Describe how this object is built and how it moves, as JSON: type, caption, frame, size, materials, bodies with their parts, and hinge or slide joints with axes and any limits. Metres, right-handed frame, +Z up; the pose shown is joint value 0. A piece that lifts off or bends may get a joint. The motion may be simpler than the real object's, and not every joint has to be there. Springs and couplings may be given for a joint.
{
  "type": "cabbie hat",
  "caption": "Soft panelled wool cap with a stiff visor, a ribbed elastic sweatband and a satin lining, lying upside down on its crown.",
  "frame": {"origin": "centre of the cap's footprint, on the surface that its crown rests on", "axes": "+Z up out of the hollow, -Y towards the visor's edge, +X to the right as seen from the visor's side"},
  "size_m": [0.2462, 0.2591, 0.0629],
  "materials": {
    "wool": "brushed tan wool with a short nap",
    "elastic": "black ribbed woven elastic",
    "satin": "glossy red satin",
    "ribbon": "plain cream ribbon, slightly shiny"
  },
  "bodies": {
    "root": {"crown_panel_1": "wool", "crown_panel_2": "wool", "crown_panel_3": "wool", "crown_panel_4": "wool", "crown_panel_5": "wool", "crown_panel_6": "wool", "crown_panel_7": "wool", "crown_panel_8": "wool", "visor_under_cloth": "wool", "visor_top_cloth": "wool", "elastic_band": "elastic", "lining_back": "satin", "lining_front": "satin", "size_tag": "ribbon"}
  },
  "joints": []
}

(Goal) Restate the listing in full, word for word.

(Complete response)
Describe how this object is built and how it moves, as JSON: type, caption, frame, size, materials, bodies with their parts, and hinge or slide joints with axes and any limits. Metres, right-handed frame, +Z up; the pose shown is joint value 0. A piece that lifts off or bends may get a joint. The motion may be simpler than the real object's, and not every joint has to be there. Springs and couplings may be given for a joint.
{
  "type": "cabbie hat",
  "caption": "Soft panelled wool cap with a stiff visor, a ribbed elastic sweatband and a satin lining, lying upside down on its crown.",
  "frame": {"origin": "centre of the cap's footprint, on the surface that its crown rests on", "axes": "+Z up out of the hollow, -Y towards the visor's edge, +X to the right as seen from the visor's side"},
  "size_m": [0.2462, 0.2591, 0.0629],
  "materials": {
    "wool": "brushed tan wool with a short nap",
    "elastic": "black ribbed woven elastic",
    "satin": "glossy red satin",
    "ribbon": "plain cream ribbon, slightly shiny"
  },
  "bodies": {
    "root": {"crown_panel_1": "wool", "crown_panel_2": "wool", "crown_panel_3": "wool", "crown_panel_4": "wool", "crown_panel_5": "wool", "crown_panel_6": "wool", "crown_panel_7": "wool", "crown_panel_8": "wool", "visor_under_cloth": "wool", "visor_top_cloth": "wool", "elastic_band": "elastic", "lining_back": "satin", "lining_front": "satin", "size_tag": "ribbon"}
  },
  "joints": []
}